• PROVIDED MATERIAL:
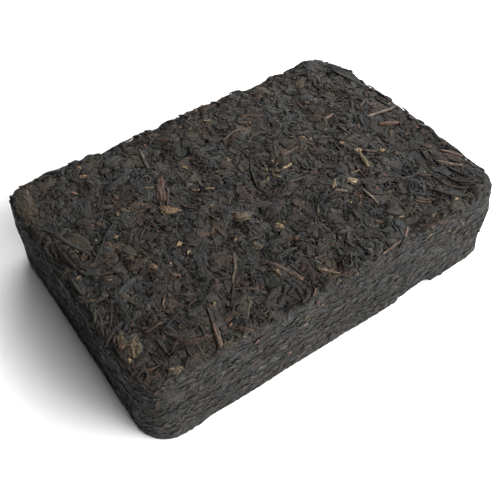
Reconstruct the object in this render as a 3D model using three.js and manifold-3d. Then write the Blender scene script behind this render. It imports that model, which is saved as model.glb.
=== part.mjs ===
// A pressed pu-erh tea brick: ripe tea leaf steamed and pressed into one block with rounded corners.
// It is one solid. Its core carries the uneven lie of the leaf, and the larger folds of leaf and
// twisted shreds that stand out of it are fused on, each a ridge of few sides on the surface.
// Millimetres, +Z up. The origin is the middle of the flat underside, the long sides face -Y and +Y.
import * as THREE from "three";
import { mergeVertices } from "three/addons/utils/BufferGeometryUtils.js";
import Module from "manifold-3d";

const LENGTH = 130;
const WIDTH = 90;
const HEIGHT = 29.8;

// The upright corners were rounded unevenly by the mould and by handling.
const CORNER_RADIUS = { frontLeft: 10, frontRight: 11.5, backRight: 13, backLeft: 8.5 };
const TOP_EDGE_RADIUS = 3.4;
const BOTTOM_EDGE_RADIUS = 1.2;

// The lower edge of the front side has crumbled away in stretches, each worn to a radius of its
// own. It is whole at the foot at its left end.
const WORN_STRETCHES = [
  { from: -50, to: 24, radius: 2.2 },
  { from: 22, to: 39, radius: 5.4 },
  { from: 37, to: 60, radius: 2.4 },
];
// A stretch sets in and ends over this far. The wear begins a reach in from the side, is full a
// little way in, and comes and goes along it.
const WEAR_STEP = 2.5;
const WEAR_REACH = 8;
const WEAR_FULL = 2;
const WEAR_UNEVEN = 0.3;
const WEAR_LUMP = 9;

// Relief of the pressed leaf: lumps as large as a clump of leaf, and shallow layers on the sides.
const CLUMP_SIZE = 11;
const CLUMP_HEIGHT = 0.8;
const LEAF_SIZE = 5;
const LEAF_HEIGHT = 0.75;
const LAYER_LENGTH = 16;
const LAYER_PITCH = 5;
const LAYER_HEIGHT = 0.45;
// The sides were pressed against the mould, so the lumps are shallower there.
const SIDE_LUMPS = 0.45;
// The underside is one flat cut, this far above the lowest point of the rounded block, and the
// relief grows from there upwards.
const UNDERSIDE_CUT = 0.2;
const RELIEF_FULL_ABOVE = 4;

// Places where leaf has broken out, each with its centre, its half sizes and its depth, which is
// full over the middle share of it.
const HOLLOW_FLOOR = 0.25;
const HOLLOWS = [
  { x: -17, y: -42, z: 30, along: 7.5, across: 6, up: 5, depth: 2.6 },
  { x: -63, y: 9, z: 30, along: 5, across: 10, up: 4, depth: 2.2 },
  { x: 59, y: 36, z: 30, along: 8, across: 8, up: 5, depth: 1.4 },
  { x: 30, y: 44, z: 29, along: 9, across: 4, up: 4, depth: 1.3 },
  { x: -22, y: 45, z: 6, along: 12, across: 4, up: 5, depth: 1.2 },
  { x: 65, y: 12, z: 8, along: 4, across: 8, up: 5, depth: 1.2 },
];

// Core grid: cells along the length, the width and the height, how much closer they are drawn at
// the edges, and how far a vertex strays, as a share of a cell.
const CORE_CELLS = [27, 19, 6];
const EDGE_CROWDING = 0.35;
const GRID_JITTER = 0.2;

// Shreds that stand out, for the top and for the four sides. Headings turn away from the face's
// long direction by up to half of turn, lengths and widths are [least, most], proud is how far a
// shred stands out, and hooked is the share of them that curl round.
const TOP_SHREDS = {
  spacingAlong: 12,
  spacingAcross: 11,
  length: [9, 17],
  width: [2, 4.2],
  proud: [0.6, 1.3],
  turn: Math.PI,
  bend: 1.6,
  hooked: 0.16,
};
const SIDE_SHREDS = {
  spacingAlong: 21,
  spacingAcross: 10,
  length: [9, 16],
  width: [1.8, 3.2],
  proud: [0.3, 0.6],
  turn: 0.5,
  bend: 0.5,
  hooked: 0,
};
const SHRED_STEPS = 3;
const SHRED_SUNK = 0.8;
// Widths of a shred's ends and of its crown, as shares of its full width.
const SHRED_END = 0.4;
const SHRED_CROWN = 0.55;
const SHRED_STRAY = 0.3;
const HOOK_BEND = 3.8;
const HOOK_STEPS = 6;
// Shreds keep this far from the edges of their face, along it and across it.
const MARGIN_ALONG = 6;
const MARGIN_ACROSS = 3;
const SEED = 20417;

// Edges shorter than the first are closed up where a shred meets the core, and the vertices of
// the finished solid lie on a grid of the second, so that no two of them nearly meet.
const JOIN_TOLERANCE = 0.1;
const VERTEX_GRID = 0.002;

const LEAF = new THREE.MeshStandardMaterial({ color: 0x3a3733, roughness: 0.82, metalness: 0 });

// Repeatable random numbers, 0 to 1.
function randomFrom(seed) {
  let state = seed >>> 0;
  return () => {
    state = (state + 0x6d2b79f5) >>> 0;
    let t = Math.imul(state ^ (state >>> 15), state | 1);
    t ^= t + Math.imul(t ^ (t >>> 7), t | 61);
    return ((t ^ (t >>> 14)) >>> 0) / 4294967296;
  };
}

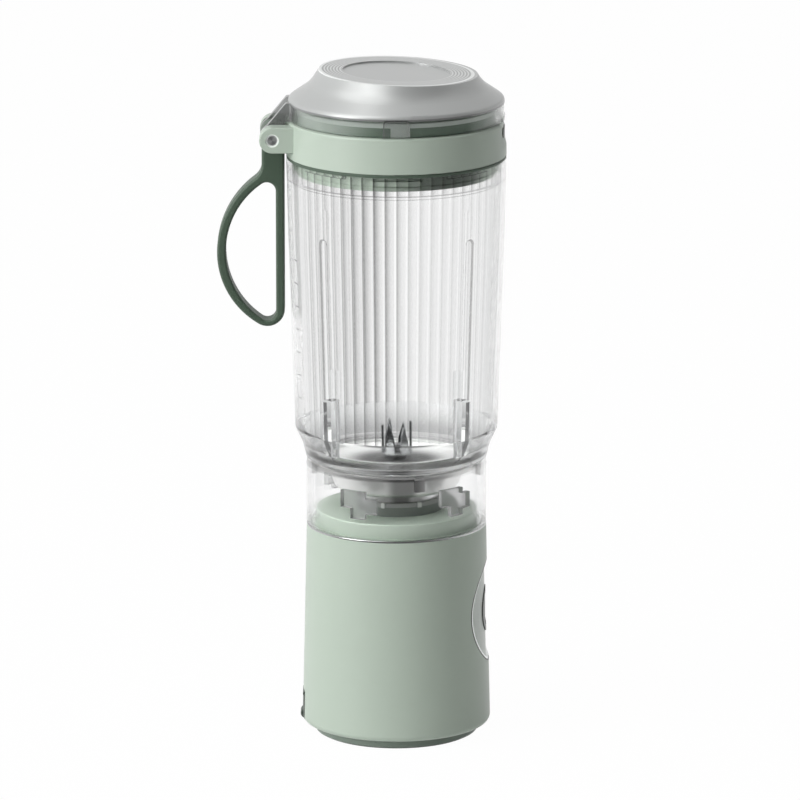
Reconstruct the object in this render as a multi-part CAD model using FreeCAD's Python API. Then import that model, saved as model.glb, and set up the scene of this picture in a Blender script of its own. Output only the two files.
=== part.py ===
"""Cordless personal blender: motor base, clear twist-off jar, lid with flip cap and a carry loop.

Millimetres. The origin is on the jar's axis at the bottom of the foot, +Z up. The power button faces
+X, the lid's hinge, the carry loop and the charging port face -X. An azimuth is in degrees from -Y
towards +X. Writes one STEP file for each piece into parts/.
"""

import FreeCAD
import Part
import math
import os

from FreeCAD import Vector

# ---------------------------------------------------------------- driving dimensions
# motor base
base_radius = 38.0
base_taper = 1.8
base_bottom = 4.2
base_height = 82.8
base_edge = 2.4
base_wall = 2.4
deck_thickness = 2.4
deck_margin = 6.95
seam_width = 2.0
seam_depth = 0.6
seam_proud = 0.15

# foot
foot_inset = 5.1
foot_gap = 0.6
pad_inset = 1.5
pad_width = 4.8
pad_thickness = 1.6
cover_plate = 2.2
post_radius = 2.8
post_height = 11.0
post_azimuths = (45, 135, 225, 315)
screw_seat = 3.4

# neck, motor tower and the dish that floors the jar
neck_margin = 2.05
neck_height = 6.0
neck_plate = 2.4
tower_radius = 19.2
tower_height = 5.6
tower_plate = 2.6
tower_screw_circle = 13.0
tower_screw_azimuths = (0, 120, 240)
dish_margin = 2.45
dish_height = 14.0
dish_wall = 2.6
dish_rim = 2.1
cup_radius = 24.8
cup_step = 3.0
cup_inset = 4.2
dish_seal_width = 2.2
dish_seal_height = 1.05
lip_radius = 4.2
lip_height = 4.0
lock_drop = 6.0
lock_turn = 43.0
lock_half_angle = 3.5
clip_count = 8
clip_phase = -16.3
clip_width = 1.5
clip_low = 2.0
clip_proud = 0.5

# drive
shaft_radius = 1.6
bush_radius = 5.0
motor_gap = 1.45
motor_length = 38.2
motor_wall = 1.0
bell_thickness = 1.6
armature_gap = 1.4
core_margin = 8.0
magnet_margin = 6.0
magnet_thickness = 3.4
bracket_thickness = 2.2
bracket_screw_circle = 9.0
bracket_screw_azimuths = (90, 270)
hub_lift = 0.5
hub_height = 2.2
blade_circle = 5.6
blade_count = 6
blade_phase = -25.0
blade_height = 12.9
blade_sheet = 0.9
nut_height = 2.6

# cells and boards
cell_radius = 9.15
cell_length = 65.0
tray_thickness = 1.8
cup_height = 10.0
cup_wall = 1.1
board_depth = 11.4
board_thickness = 1.6
board_width = 24.0
board_half_height = 16.0
charge_board_width = 18.0
charge_board_height = 24.0
frame_wall = 2.2

# power button in its round panel
button_height = 50.7
panel_radius = 20.1
panel_trim_width = 0.8
panel_inset = 1.2
pocket_depth = 2.4
pad_thickening = 1.8
button_radius = 9.3
button_travel = 1.0
button_proud = 0.4
button_flange = 1.9
flange_thickness = 0.8

# charging port and its rubber cover
port_rise = 6.2
port_width = 9.0
port_thickness = 3.3
flap_half_width = 7.0
flap_rise = 0.7
flap_height = 12.3
flap_proud = 0.1
flap_tab_radius = 2.1
flap_tab_proud = 0.85
flap_tab_half_width = 3.5
flap_depth = 1.9
flap_hinge_radius = 0.9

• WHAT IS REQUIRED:
From the opening line of the data above, please print each line as written up to and including the line that contains "const WEAR_LUMP = 9;", and nothing more.

• EXERCISE RESULT:
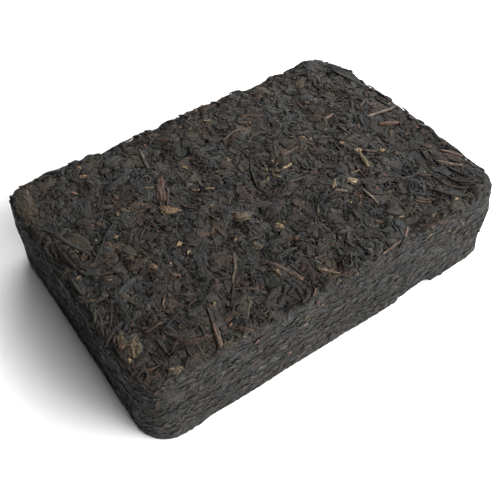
Reconstruct the object in this render as a 3D model using three.js and manifold-3d. Then write the Blender scene script behind this render. It imports that model, which is saved as model.glb.
=== part.mjs ===
// A pressed pu-erh tea brick: ripe tea leaf steamed and pressed into one block with rounded corners.
// It is one solid. Its core carries the uneven lie of the leaf, and the larger folds of leaf and
// twisted shreds that stand out of it are fused on, each a ridge of few sides on the surface.
// Millimetres, +Z up. The origin is the middle of the flat underside, the long sides face -Y and +Y.
import * as THREE from "three";
import { mergeVertices } from "three/addons/utils/BufferGeometryUtils.js";
import Module from "manifold-3d";

const LENGTH = 130;
const WIDTH = 90;
const HEIGHT = 29.8;

// The upright corners were rounded unevenly by the mould and by handling.
const CORNER_RADIUS = { frontLeft: 10, frontRight: 11.5, backRight: 13, backLeft: 8.5 };
const TOP_EDGE_RADIUS = 3.4;
const BOTTOM_EDGE_RADIUS = 1.2;

// The lower edge of the front side has crumbled away in stretches, each worn to a radius of its
// own. It is whole at the foot at its left end.
const WORN_STRETCHES = [
  { from: -50, to: 24, radius: 2.2 },
  { from: 22, to: 39, radius: 5.4 },
  { from: 37, to: 60, radius: 2.4 },
];
// A stretch sets in and ends over this far. The wear begins a reach in from the side, is full a
// little way in, and comes and goes along it.
const WEAR_STEP = 2.5;
const WEAR_REACH = 8;
const WEAR_FULL = 2;
const WEAR_UNEVEN = 0.3;
const WEAR_LUMP = 9;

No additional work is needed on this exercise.